You're right that many female streamers cultivate an audience in this way, but some female streamers do not and yet still have deepfake porn of them made. So to avoid getting caught up in this we can just restrict the discussion to solely what is right or wrong regarding the porn made of the latter group.

I agree with what you're saying here, in general. And I think that even if the thirst streamers didn't exist, the ordinary streamers who are just streaming-while-female would still end up with subscribers just there to fantasize about dating them. Anytime a female does something on the internet, some guy will try to "send bobs and vagene" her. There's a hilarious example out there of a guy posting Botticelli's Birth of Venus on twitter and getting marriage proposals. With that in mind, deepfakes are inevitable.
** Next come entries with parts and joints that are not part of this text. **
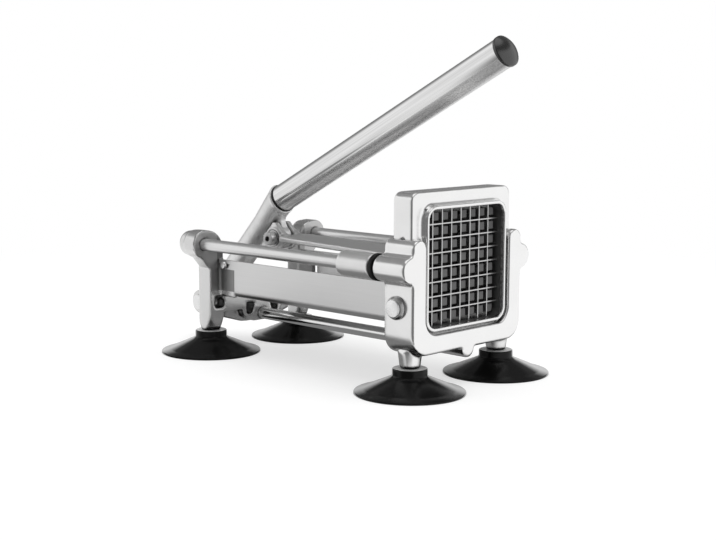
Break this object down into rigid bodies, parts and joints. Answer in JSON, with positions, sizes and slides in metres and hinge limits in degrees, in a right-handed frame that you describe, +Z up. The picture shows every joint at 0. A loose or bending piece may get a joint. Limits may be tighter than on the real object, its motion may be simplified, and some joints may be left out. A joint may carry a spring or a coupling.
{
  "type": "french fry cutter",
  "caption": "Lever-operated potato cutter: a cast frame holds a square blade grid, a finger block on guide rods pushes through it, and rubber suction cups hold it down.",
  "frame": {"origin": "on the table, under the middle of the whole machine's box at rest", "axes": "+Z up, +Y from the blade grid towards the lever's pivot, +X to the right when the blades are seen from the front"},
  "size_m": [0.164, 0.307, 0.2308],
  "materials": {
    "cast_front": "satin cast aluminium, light",
    "cast_blade_frame": "satin cast aluminium, light",
    "cast_rear": "satin cast aluminium",
    "cast_carriage": "satin cast aluminium",
    "cast_lever": "bead-blasted cast aluminium",
    "cast_link": "bead-blasted cast aluminium",
    "blade_steel": "thin stainless blades, satin",
    "polished_rod": "polished steel rod",
    "brushed_tube": "lengthwise brushed stainless tube",
    "trough_sheet": "satin stainless sheet",
    "turned_screw": "turned screw head, satin",
    "steel_screw": "bright zinc-plated steel",
    "dark_screw": "blackened steel screw",
    "bumper_rubber": "black rubber ring",
    "cup_rubber": "glossy black rubber",
    "pusher_plastic": "matt black plastic, fine grain",
    "ring_plastic": "black plastic ring",
    "cap_plastic": "glossy black plastic"
  },
  "bodies": {
    "frame": {"front_frame": "cast_front", "blade_frame": "cast_blade_frame", "blades_vertical": "blade_steel", "blades_horizontal": "blade_steel", "blade_frame_screws": "dark_screw", "guide_rod_left": "polished_rod", "guide_rod_right": "polished_rod", "tie_rod": "polished_rod", "rod_bumper_left": "bumper_rubber", "rod_bumper_right": "bumper_rubber", "trough": "trough_sheet", "trough_screws": "steel_screw", "rear_frame": "cast_rear", "lever_pivot_pin": "steel_screw", "cup_front_left": "cup_rubber", "cup_front_right": "cup_rubber", "cup_rear_left": "cup_rubber", "cup_rear_right": "cup_rubber", "cup_studs": "steel_screw"},
    "lock_left": {"lock_screw_left": "turned_screw"},
    "lock_right": {"lock_screw_right": "turned_screw"},
    "carriage": {"pusher_block": "pusher_plastic", "pusher_carriage": "cast_carriage", "pusher_screws": "dark_screw", "carriage_pivot_screws": "steel_screw"},
    "lever": {"lever_arm": "cast_lever", "handle_ring": "ring_plastic", "handle_tube": "brushed_tube", "handle_cap": "cap_plastic"},
    "link": {"link": "cast_link", "link_bolt": "steel_screw", "link_washers": "steel_screw", "link_nut": "steel_screw"}
  },
  "joints": [
    {"name": "lever_swing", "type": "hinge", "parent": "frame", "child": "lever", "pos_m": [0, 0.14331, 0.0285], "axis": [-1, 0, 0], "range_deg": [0, 60]},
    {"name": "link_hinge", "type": "hinge", "parent": "lever", "child": "link", "pos_m": [0, 0.06331, 0.085], "axis": [1, 0, 0], "range_deg": [0, 78.1]},
    {"name": "pusher_slide", "type": "slide", "parent": "frame", "child": "carriage", "axis": [0, 1, 0], "range_m": [0, 0.0964]},
    {"name": "lock_screw_left_out", "type": "slide", "parent": "frame", "child": "lock_left", "axis": [-1, 0, 0], "range_m": [0, 0.006]},
    {"name": "lock_screw_right_out", "type": "slide", "parent": "frame", "child": "lock_right", "axis": [1, 0, 0], "range_m": [0, 0.006]}
  ],
  "couplings": [
    {"joint": "link_hinge", "follows": "lever_swing", "ratio": 1.3005},
    {"joint": "pusher_slide", "follows": "lever_swing", "m_per_rad": 0.09196}
  ]
}
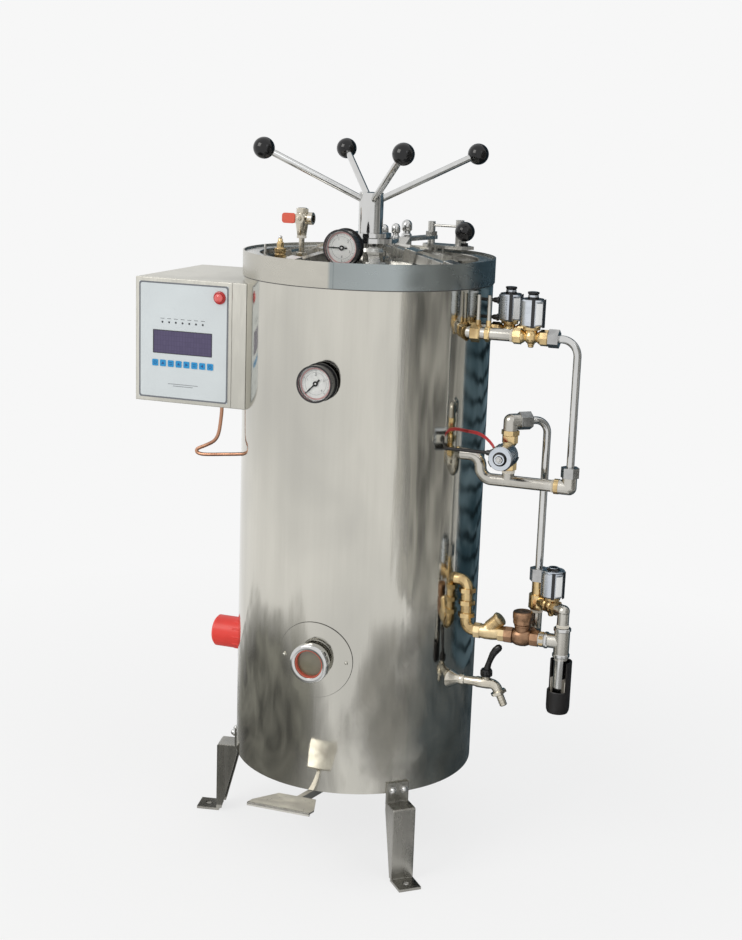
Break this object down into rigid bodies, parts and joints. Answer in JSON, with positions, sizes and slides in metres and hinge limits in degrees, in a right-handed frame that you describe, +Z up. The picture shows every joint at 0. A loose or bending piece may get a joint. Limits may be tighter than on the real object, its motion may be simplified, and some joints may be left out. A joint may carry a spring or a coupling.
{
  "type": "vertical autoclave",
  "caption": "upright jacketed steam vessel on legs with a radial-bar locking lid, pedal lid lift, control box, gauges and outside steam plumbing",
  "frame": {"origin": "on the vessel's axis at floor level, at the centre of the circle of foot holes", "axes": "+Z up, -Y to the front with the gauge, sight glass and control panel, +X to the plumbing side"},
  "size_m": [0.837, 0.6747, 1.3015],
  "materials": {
    "stainless": "brushed stainless steel",
    "polished": "polished stainless steel",
    "brass": "cast and machined brass",
    "bronze": "dull bronze",
    "copper": "bare copper",
    "satin_steel": "satin stainless sheet",
    "film": "printed polyester film, plain",
    "screen": "dark screen",
    "red_plastic": "red plastic",
    "black_plastic": "glossy black plastic",
    "black_metal": "black enamel",
    "coil_shell": "grey painted coil case",
    "white_dial": "white dial face",
    "glass": "clear glass",
    "rubber_red": "red silicone rubber",
    "rubber_black": "black rubber",
    "wool": "mineral wool",
    "board": "green circuit board",
    "dark_steel": "dark steel"
  },
  "bodies": {
    "machine": {"jacket": "polished", "top_band": "stainless", "vessel": "stainless", "vessel_ring": "stainless", "insulation": "wool", "base_plate": "stainless", "legs": "stainless", "leg_bolts": "stainless", "heaters": "dark_steel", "heater_cap": "red_plastic", "basket_stand": "stainless", "sight_plate": "polished", "sight_ring": "stainless", "sight_glass": "glass", "sight_gasket": "rubber_red", "jacket_gauge": "black_metal", "jacket_gauge_dial": "white_dial", "jacket_gauge_glass": "glass", "box_shell": "satin_steel", "control_board": "board", "copper_tube": "copper", "pipework": "stainless", "brass_fittings": "brass", "solenoid_bodies": "brass", "solenoid_coils": "coil_shell", "coil_leads": "rubber_black", "union_nuts": "stainless", "steam_tube": "polished", "drain_tube": "polished", "strainer": "brass", "check_valve": "bronze", "outlet_boot": "rubber_black", "drain_tap": "stainless", "lid_gasket": "rubber_red"},
    "lid": {"lid": "stainless", "lift_arm": "stainless", "arm_knob": "black_plastic", "ball_valve": "stainless", "safety_valve": "brass", "relief_valves": "stainless", "lid_gauge": "black_metal", "lid_gauge_dial": "white_dial", "lid_gauge_glass": "glass"},
    "handle": {"handle": "polished", "handle_knobs": "black_plastic"},
    "pedal": {"pedal": "stainless"},
    "door": {"box_door": "satin_steel", "panel_film": "film", "display": "screen", "alarm_lamp": "red_plastic"},
    "tap_lever": {"tap_lever": "black_plastic"},
    "valve_lever": {"valve_lever": "red_plastic"},
    "jacket_needle": {"jacket_gauge_needle": "black_metal"},
    "lid_needle": {"lid_gauge_needle": "black_metal"},
    "bar_1": {"lock_bar_1": "stainless"},
    "bar_2": {"lock_bar_2": "stainless"},
    "bar_3": {"lock_bar_3": "stainless"},
    "bar_4": {"lock_bar_4": "stainless"},
    "bar_5": {"lock_bar_5": "stainless"},
    "bar_6": {"lock_bar_6": "stainless"}
  },
  "joints": [
    {"name": "lid_lift", "type": "slide", "parent": "machine", "child": "lid", "axis": [0, 0, 1], "range_m": [0, 0.1027]},
    {"name": "pedal_press", "type": "hinge", "parent": "machine", "child": "pedal", "pos_m": [0.02, -0.06, 0.115], "axis": [1, 0, 0], "range_deg": [0, 22]},
    {"name": "handle_turn", "type": "hinge", "parent": "lid", "child": "handle", "pos_m": [0, 0, 1.13], "axis": [0, 0, -1], "range_deg": [0, 75]},
    {"name": "bar_1_slide", "type": "slide", "parent": "lid", "child": "bar_1", "axis": [0.3807, -0.8969, -0.225], "range_m": [0, 0.02]},
    {"name": "bar_2_slide", "type": "slide", "parent": "lid", "child": "bar_2", "axis": [0.9671, -0.1187, -0.225], "range_m": [0, 0.02]},
    {"name": "bar_3_slide", "type": "slide", "parent": "lid", "child": "bar_3", "axis": [0.5864, 0.7782, -0.225], "range_m": [0, 0.02]},
    {"name": "bar_4_slide", "type": "slide", "parent": "lid", "child": "bar_4", "axis": [-0.3807, 0.8969, -0.225], "range_m": [0, 0.02]},
    {"name": "bar_5_slide", "type": "slide", "parent": "lid", "child": "bar_5", "axis": [-0.9671, 0.1187, -0.225], "range_m": [0, 0.02]},
    {"name": "bar_6_slide", "type": "slide", "parent": "lid", "child": "bar_6", "axis": [-0.5864, -0.7782, -0.225], "range_m": [0, 0.02]},
    {"name": "door_swing", "type": "hinge", "parent": "machine", "child": "door", "pos_m": [-0.4035, -0.12, 0.93], "axis": [0, 0, -1], "range_deg": [0, 110]},
    {"name": "tap_turn", "type": "hinge", "parent": "machine", "child": "tap_lever", "pos_m": [0.276, -0.074, 0.37], "axis": [0, 0, 1], "range_deg": [0, 90]},
    {"name": "cock_turn", "type": "hinge", "parent": "lid", "child": "valve_lever", "pos_m": [-0.12438, -0.03714, 1.159], "axis": [0, 1, 0], "range_deg": [0, 90]},
    {"name": "jacket_needle_turn", "type": "hinge", "parent": "machine", "child": "jacket_needle", "pos_m": [0, -0.2545, 0.901], "axis": [0, 1, 0], "range_deg": [0, 270], "stiffness_Nm_per_rad": 0.000002},
    {"name": "lid_needle_turn", "type": "hinge", "parent": "lid", "child": "lid_needle", "pos_m": [-0.00314, -0.13846, 1.12], "axis": [0.0227, 0.9997, 0], "range_deg": [0, 270], "stiffness_Nm_per_rad": 0.000002}
  ],
  "couplings": [
    {"joint": "pedal_press", "follows": "lid_lift", "rad_per_m": 3.7363},
    {"joint": "bar_1_slide", "follows": "handle_turn", "m_per_rad": 0.015279},
    {"joint": "bar_2_slide", "follows": "handle_turn", "m_per_rad": 0.015279},
    {"joint": "bar_3_slide", "follows": "handle_turn", "m_per_rad": 0.015279},
    {"joint": "bar_4_slide", "follows": "handle_turn", "m_per_rad": 0.015279},
    {"joint": "bar_5_slide", "follows": "handle_turn", "m_per_rad": 0.015279},
    {"joint": "bar_6_slide", "follows": "handle_turn", "m_per_rad": 0.015279}
  ]
}
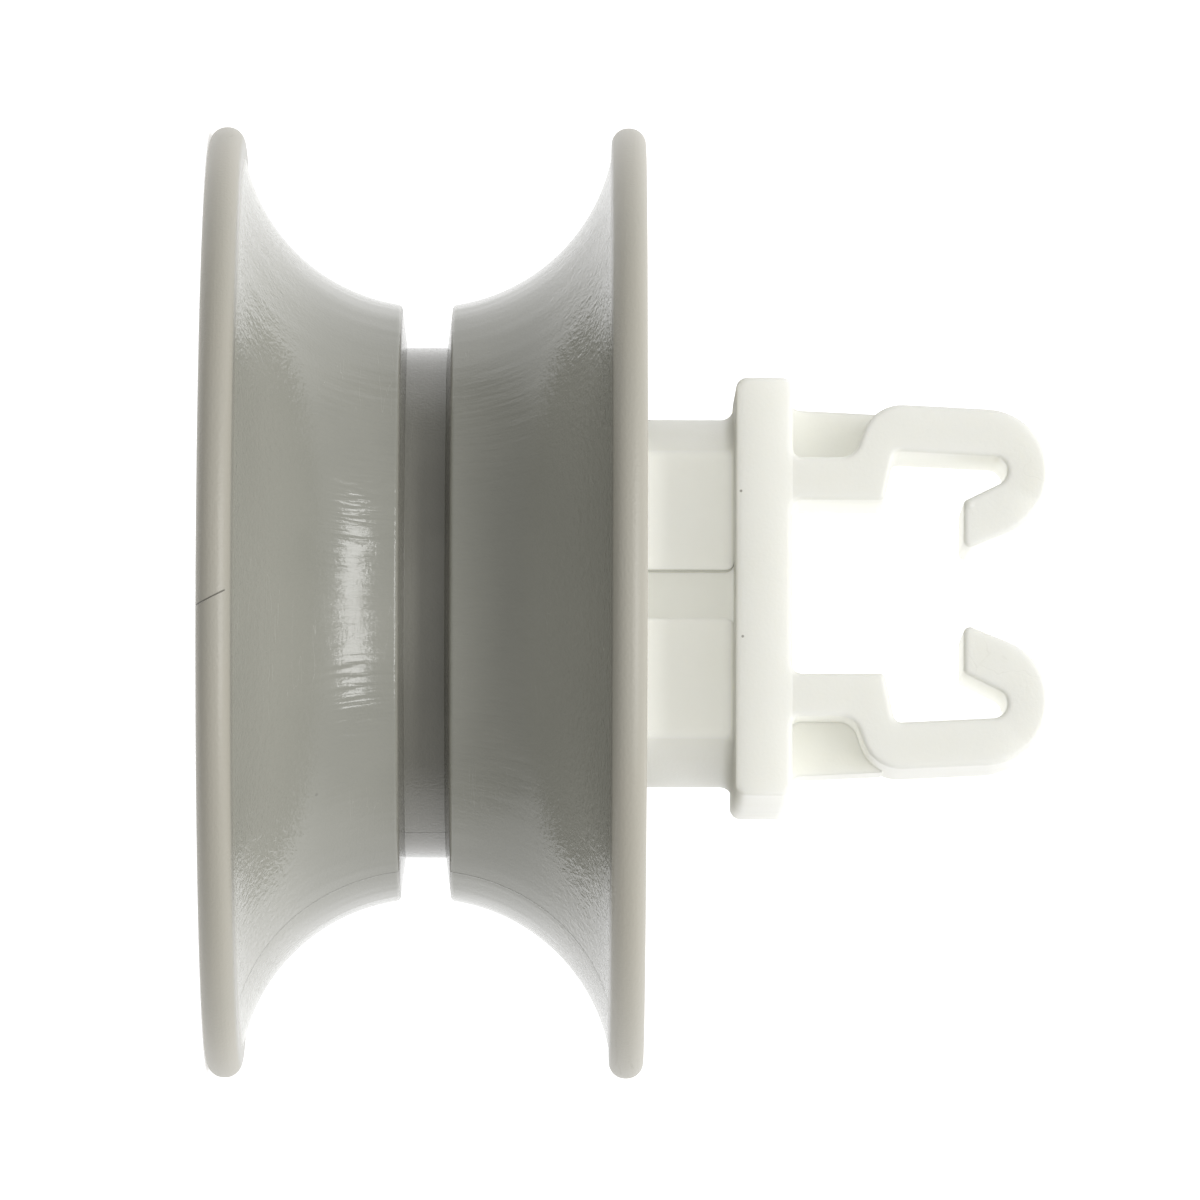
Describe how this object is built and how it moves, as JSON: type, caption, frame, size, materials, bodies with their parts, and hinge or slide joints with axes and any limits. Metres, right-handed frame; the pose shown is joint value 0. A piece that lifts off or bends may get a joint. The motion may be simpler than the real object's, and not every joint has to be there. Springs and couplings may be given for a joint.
{
  "type": "dishwasher rack roller",
  "caption": "Spool-shaped plastic roller with hollow treads and a middle groove, turning on the snap axle of a moulded clip whose hooks grip a basket wire.",
  "frame": {"origin": "centre of the roller's outer flange face, which the part stands on", "axes": "+Z along the roller's axis towards the hooks, X across the two hooks, -Y the side of the flush front faces of collar and hooks"},
  "size_m": [0.038, 0.038, 0.0332],
  "materials": {
    "roller_plastic": "semi-gloss moulded",
    "clip_plastic": "natural white, satin moulded"
  },
  "bodies": {
    "clip": {"axle_clip": "clip_plastic"},
    "wheel": {"roller": "roller_plastic"}
  },
  "joints": [
    {"name": "roller_spin", "type": "hinge", "parent": "clip", "child": "wheel", "pos_m": [0, 0, 0.0087], "axis": [0, 0, 1], "continuous": true}
  ]
}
There are even deepfakes of Martha Stewart, after all.

At the same time, the rise of monetized streams and sites like onlyfans (spit) have really weaponized this tendency. That's bad for the guys whose wallets are getting drained, obviously, but it's also bad for the normie women who just want to share their hobbies. The thirst streamers are definitely part of the problem and they're making everything worse for everyone. Because of that, I have no sympathy for deepfakes of thirst streamers.

You're right that many female streamers cultivate an audience in this way, but some female streamers do not and yet still have deepfake porn of them made.

Is this actually true? I'm curious to learn of some examples for, uh, research purposes.